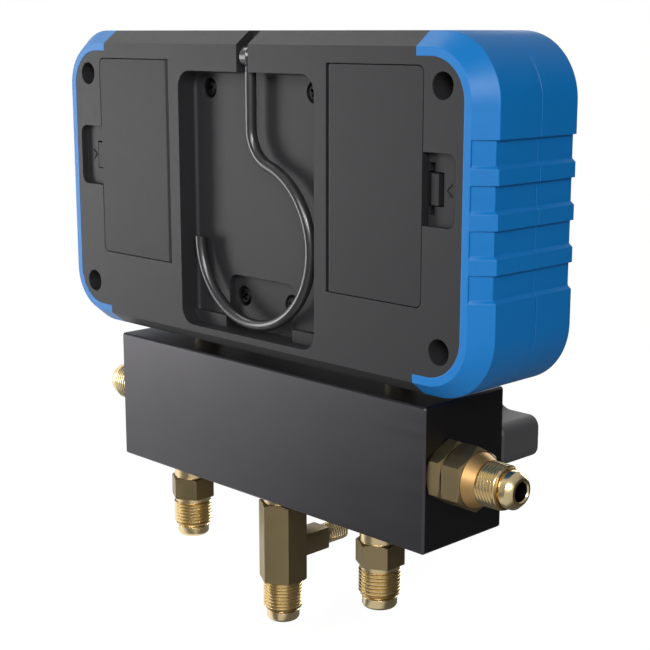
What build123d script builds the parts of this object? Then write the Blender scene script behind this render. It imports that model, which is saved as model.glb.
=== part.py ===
"""Two-valve digital refrigerant manifold gauge, every piece as its own solid.

The origin is the pivot of the hanging hook. +Z is up, the display and the valve
knobs face -Y, and +X is to the right for someone reading the display. Inside this
file a place on the gauge is given as x, z from the middle of the housing, and a
depth counted from the housing's flat back towards its front.
"""

import os
from math import cos, radians, sin

from build123d import *

os.makedirs("parts", exist_ok=True)

# Clearances
RUNNING = 0.05  # radial, a shaft or pin in its hole
SEATED = 0.1  # a fixed piece in its pocket
FREE = 0.3  # between pieces that move past each other

# Housing; its width follows from the well and the doors, its height from the doors
HOUSING_D = 37.4
REAR_SHARE = 0.65
CORNER_R = 16.0
EDGE_SIDE = 4.4
EDGE_TOP = 3.5
EDGE_D = 4.6
EDGE_CORNER_R = 12.0
WALL = 2.2
FACE_WALL = 3.0
SEAM_GAP = 0.15

# Soft corner guards
GUARD_T = 2.1
GUARD_REACH = 20.65
BAND_COUNT = 4
BAND_PITCH = 10.0
BAND_H = 6.4
BAND_Z = 0.4
BAND_D = 0.95
BAND_INNER = 0.5
BAND_RAMP = 0.8

# Well for the folded hook
WELL_W = 52.2
WELL_FROM_TOP = 10.4
WELL_FROM_BOTTOM = 5.3
WELL_D = 6.1
WELL_R = 4.5
WELL_FILLET = 1.0
WELL_SIDE_WALL = 3.3
SHELF_H = 3.2
SHELF_D = 4.7
POCKET_H = 14.6
POCKET_D = 8.3
POCKET_R = 3.0
WELL_BACK = 10.6

# Hanging hook
PIVOT_DROP = 6.5
PIVOT_DEPTH = 2.8
ROD_D = 3.0
NECK_TURN = 72.5
BOW_TO_NECK = 2.15
BOW_ROOM = 4.6
FOOT_ROOM = 1.35
EYE_R = 2.75
EYE_W = 3.4
EYE_EDGE = 0.6
NOTCH_W = 4.4
PIN_D = 2.0
PIN_L = 13.0
PIVOT_BLOCK_W = 17.0

# Battery bays, cells and doors
CELL_D = 14.5
CELL_L = 50.5
CELL_CAP_D = 5.5
CELL_CAP_L = 1.2
CELL_SIDE_ROOM = 0.45
CELL_END_ROOM = 1.75
DOOR_FROM_SIDE = 18.45
DOOR_FROM_TOP = 7.8
DOOR_FROM_BOTTOM = 21.6
DOOR_FROM_WELL = 4.4
DOOR_T = 2.4
DOOR_R = 1.5
DOOR_GAP = 0.25
DOOR_LEDGE = 0.4
BAY_WALL = 1.6
HINGE_PIN_D = 1.2
HINGE_PIN_L = 1.2
CONTACT_T = 0.4
CONTACT_SIDE = 11.0
SPRING_D = 8.0

# Door latch
LATCH_H = 7.2
LATCH_T = 1.0
LATCH_D = 6.6
LATCH_INSET = 0.1
FINGER_X = 3.85
FINGER_T = 2.25
FINGER_D = 1.4
SLOT_BAR_W = 1.95
SLOT_BAR_H = 12.0
SLOT_MID_W = 2.7
SLOT_D = 7.6
LATCH_POCKET_W = 9.8
LATCH_POCKET_H = 16.8
LATCH_POCKET_D = 2.05
LATCH_POCKET_R = 2.4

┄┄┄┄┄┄

• **Task requirements**: Quote exactly the first line of the data and every line after it through the one holding "past each other".

• **Answer to the exercise**:
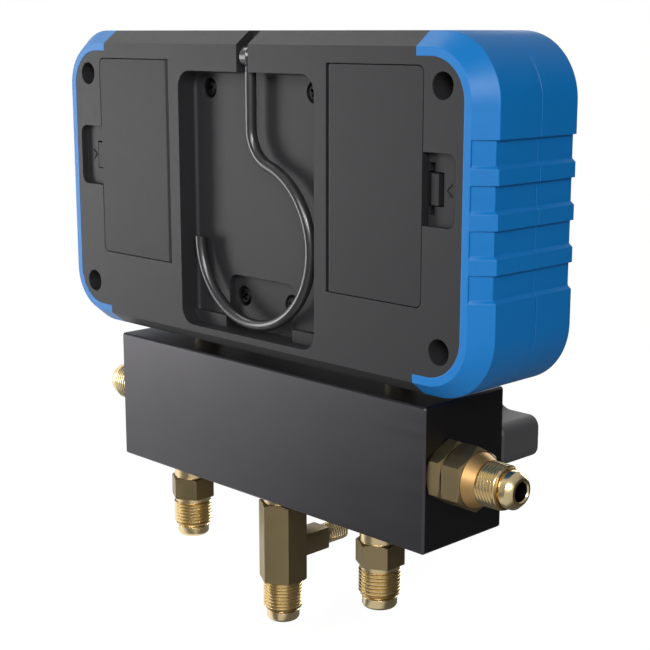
What build123d script builds the parts of this object? Then write the Blender scene script behind this render. It imports that model, which is saved as model.glb.
=== part.py ===
"""Two-valve digital refrigerant manifold gauge, every piece as its own solid.

The origin is the pivot of the hanging hook. +Z is up, the display and the valve
knobs face -Y, and +X is to the right for someone reading the display. Inside this
file a place on the gauge is given as x, z from the middle of the housing, and a
depth counted from the housing's flat back towards its front.
"""

import os
from math import cos, radians, sin

from build123d import *

os.makedirs("parts", exist_ok=True)

# Clearances
RUNNING = 0.05  # radial, a shaft or pin in its hole
SEATED = 0.1  # a fixed piece in its pocket
FREE = 0.3  # between pieces that move past each other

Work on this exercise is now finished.